The ATLAS detector is like a big camera, it takes “pictures” of these collisions. We can study these pictures to learn how fundamental particles are produced, how they interact, and how they decay. Again, since dark matter hardly interacts with regular matter, our detector can’t actually detect dark matter directly; we would only see it as “missing” energy.

The detector sees two highly energetic particles (in green) going to the bottom left, but nothing going in the opposite direction. By conservation of momentum, there should be something(s) to balance the two green particles out. The “missing” momentum, or missing energy, is drawn as a dashed red line.

To complicate matters even further, missing energy isn’t even a tell-tale signature of dark matter. Missing energy could be from neutrinos (which are in the Standard Model) or some other unknown non–Standard-Model, non–dark-matter particle.

So essentially looking for dark matter is like trying to find a needle in a haystack, where the haystack is incredibly large and we don’t even know if the needle is there.

But, all this effort is surely worth it.

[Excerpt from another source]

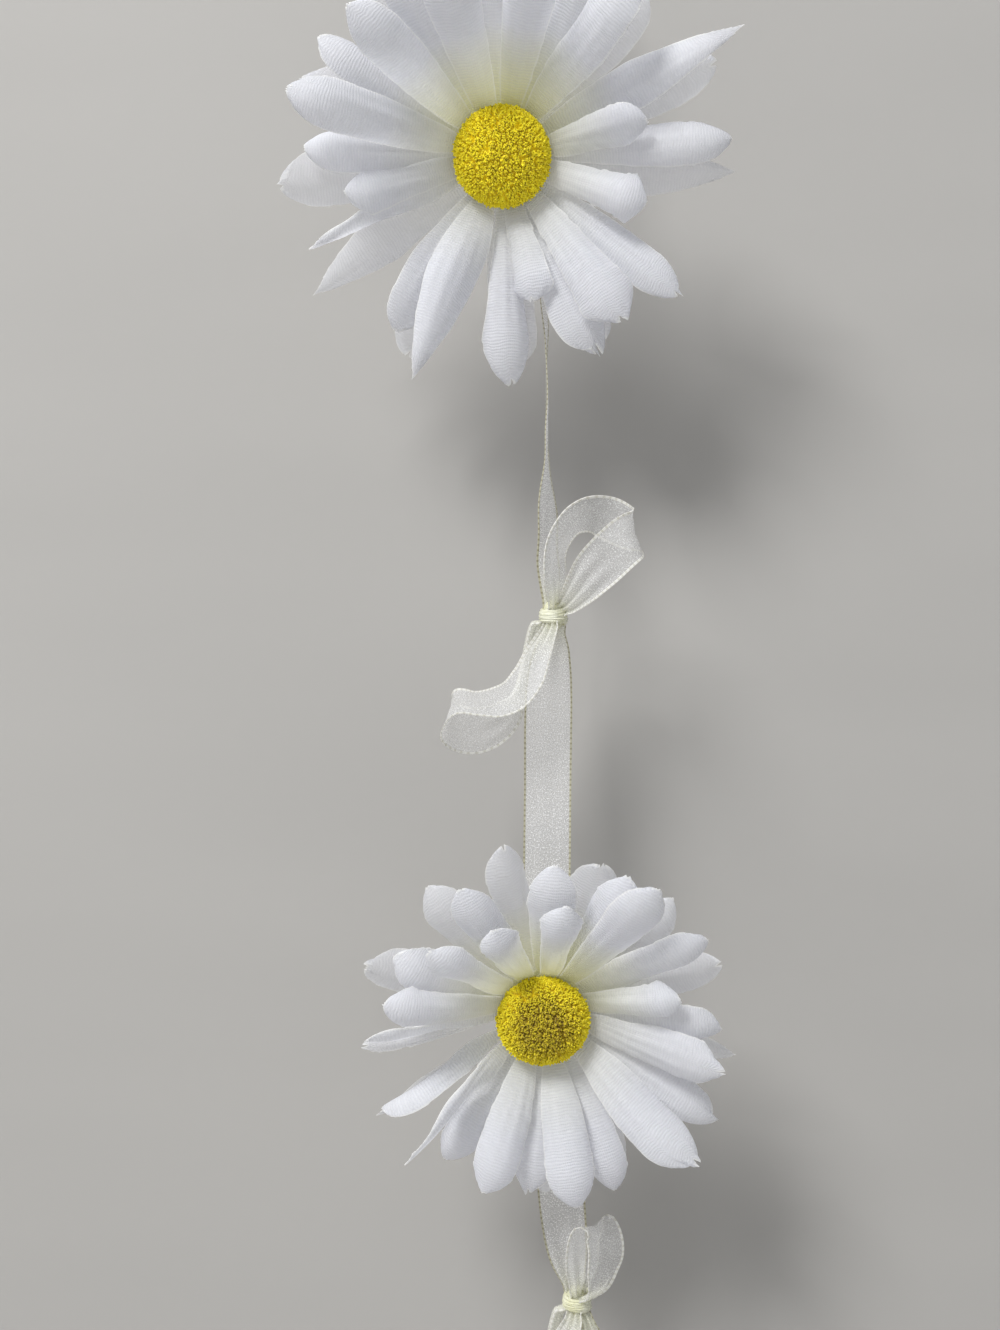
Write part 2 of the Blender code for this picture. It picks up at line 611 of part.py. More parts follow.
def upper_length(finish):
    """From the top knot behind the upper bloom to the middle knot, turned edge-on below the bloom."""
    route = [(out_of(TOP_KNOT, (0.0, 0.0, -1.0)), ACROSS, 0.5), *UPPER_LENGTH_ABOVE]
    route += [*on_pad(UPPER_BLOOM, UPPER_PAD_LINE), *UPPER_LENGTH_BELOW]
    route += [(out_of(MIDDLE_KNOT, (-0.25, 0.45, 0.85)), (0.6, 0.8, 0.0), TIED)]
    ribbon("ribbon_upper_length", route, finish)


def lower_length(finish):
    """From the middle knot behind the lower bloom to the bottom knot, facing the viewer."""
    route = [(out_of(MIDDLE_KNOT, (0.05, 0.3, -0.95)), ACROSS, TIED), *LOWER_LENGTH_ABOVE]
    route += [*on_pad(LOWER_BLOOM, LOWER_PAD_LINE), *LOWER_LENGTH_BELOW]
    route += [(out_of(BOTTOM_KNOT, (-0.2, 0.3, 0.93)), ACROSS, TIED)]
    ribbon("ribbon_lower_length", route, finish)


def bow_loop(name, knot_place, rows, both_exits, finish):
    """A loop of a bow, from its knot out along its rows and back, gathered where it is tied."""
    leaves, comes_back = both_exits
    first_way, last_way = rows[0][1], rows[-1][1]
    route = [(start, first_way, GATHERED) for start in exits(leaves)]
    route += [*rows, *((end, last_way, GATHERED) for end in reversed(exits(comes_back)))]
    ribbon(name, offset(knot_place, route), finish)


def tail(name, way, lean, finish):
    """A cut end that hangs from the bottom knot and leans to one side."""
    start, straight = exits(way)
    depth = straight[1] * 1.3
    rows = [(start, ACROSS, GATHERED), (straight, ACROSS, GATHERED)]
    rows.append(((lean * 0.55, depth, -TAIL_LENGTH * 0.34), (1.0, 0.1, 0.0), 0.8))
    rows.append(((lean * 0.75, depth, -TAIL_LENGTH * 0.63), (1.0, 0.3, 0.0), 1.0))
    rows.append(((lean, depth - 0.4, -TAIL_LENGTH), (1.0, 0.2, 0.0), 1.0))
    ribbon(name, offset(BOTTOM_KNOT, rows), finish)


def bows(finish):
    """The middle and bottom bows, each a knot with a loop up to the right and one down to the left."""
    for name, place, right_loop in (
        ("middle", MIDDLE_KNOT, MIDDLE_RIGHT_LOOP),
        ("bottom", BOTTOM_KNOT, BOTTOM_RIGHT_LOOP),
    ):
        knot(f"knot_{name}", place, finish)
        bow_loop(f"bow_{name}_right_loop", place, right_loop, RIGHT_LOOP_EXITS, finish)
        bow_loop(f"bow_{name}_left_loop", place, LEFT_LOOP, LEFT_LOOP_EXITS, finish)
    tail("tail_left", *LEFT_TAIL, finish)
    tail("tail_right", *RIGHT_TAIL, finish)


def main():
    clear_scene()
    finishes = {
        "petal": material("white fabric", (0.88, 0.88, 0.87), 0.75),
        "flock": material("yellow flock", (0.66, 0.50, 0.02), 0.95),
        "collar": material("white plastic", (0.80, 0.82, 0.78), 0.45),
        "felt": material("white felt", (0.82, 0.81, 0.77), 0.95),
        "ribbon": material("ivory organza", (0.80, 0.79, 0.68), 0.55),
    }
    bloom("upper", UPPER_BLOOM, UPPER_FRONT, UPPER_MIDDLE, UPPER_BACK, finishes)
    bloom("lower", LOWER_BLOOM, LOWER_FRONT, LOWER_MIDDLE, LOWER_BACK, finishes)
    knot("knot_top", TOP_KNOT, finishes["ribbon"])
    hanging_loop(finishes["ribbon"])
    upper_length(finishes["ribbon"])
    lower_length(finishes["ribbon"])
    bows(finishes["ribbon"])


main()
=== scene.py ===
"""Daisy garland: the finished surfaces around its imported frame.

Two fabric daisies with flocked centres hang on a sheer ribbon that is tied in bows, in front of a plain wall.
Run as a script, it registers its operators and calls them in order. Lengths in
the shape functions are millimetres, and become metres where a mesh is made.
"""

import math

import bpy
import numpy as np
from bpy.props import FloatProperty, FloatVectorProperty, IntProperty, PointerProperty
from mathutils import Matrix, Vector


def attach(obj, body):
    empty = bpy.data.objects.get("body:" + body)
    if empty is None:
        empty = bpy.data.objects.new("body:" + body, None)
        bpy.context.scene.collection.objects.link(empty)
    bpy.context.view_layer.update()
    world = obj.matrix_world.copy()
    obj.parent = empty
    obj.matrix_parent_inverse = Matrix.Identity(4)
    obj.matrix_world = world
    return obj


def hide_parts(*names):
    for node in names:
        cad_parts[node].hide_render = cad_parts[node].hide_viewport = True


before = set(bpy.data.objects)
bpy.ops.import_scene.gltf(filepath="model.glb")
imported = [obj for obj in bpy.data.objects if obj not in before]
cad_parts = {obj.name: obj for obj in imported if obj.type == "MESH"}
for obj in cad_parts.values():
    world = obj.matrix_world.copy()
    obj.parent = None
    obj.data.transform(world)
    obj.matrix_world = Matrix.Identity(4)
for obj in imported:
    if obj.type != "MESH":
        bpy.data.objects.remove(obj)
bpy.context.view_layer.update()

bl_info = {
    "name": "Daisy garland",
    "version": (1, 0, 0),
    "blender": (4, 5, 0),
    "location": "3D View > Sidebar > Garland",
    "description": "Makes the petals, flocked centres, ribbon and knots of a hanging daisy garland",
    "category": "Add Mesh",
}

MM = 0.001
BODY = "root"

# The ribbon's flat width and the blooms' places, as the frame has them
RIBBON_WIDTH = 10.0
UPPER_BLOOM = dict(place=(-4.8, -8.2, -65.8), tilt=20.0, size=1.0, roll=10.0, seed=3)
LOWER_BLOOM = dict(place=(3.6, -8.5, -242.8), tilt=15.0, size=0.95, roll=14.0, seed=13)
TOP_KNOT = (0.0, 0.0, -24.0)
MIDDLE_KNOT = (6.2, 0.0, -160.4)
BOTTOM_KNOT = (11.2, 0.0, -306.3)
KNOT_RADII = (2.8, 2.6, 3.3)
KNOT_GAP = 0.4
STRAIGHT_OUT = 2.0

# Knots: the core's share of the radii, and how finely core and wraps are divided
CORE_SHARE = 0.84
KNOT_ROWS = 26
KNOT_COLUMNS = 64
WRAP_STEPS = 72
SECTION_STEPS = 36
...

Finding out what dark matter is and how it behaves will help us figure out how stars form galaxies, and galaxies form clusters; we might find out why, in the observable universe, there’s so much more matter than anti-matter; we might understand what happened in the early universe, moments after the big bang…

Not only are we trying to answer questions about galaxies and outer space, we’re trying to find out why this universe exists at all, and how it came to be.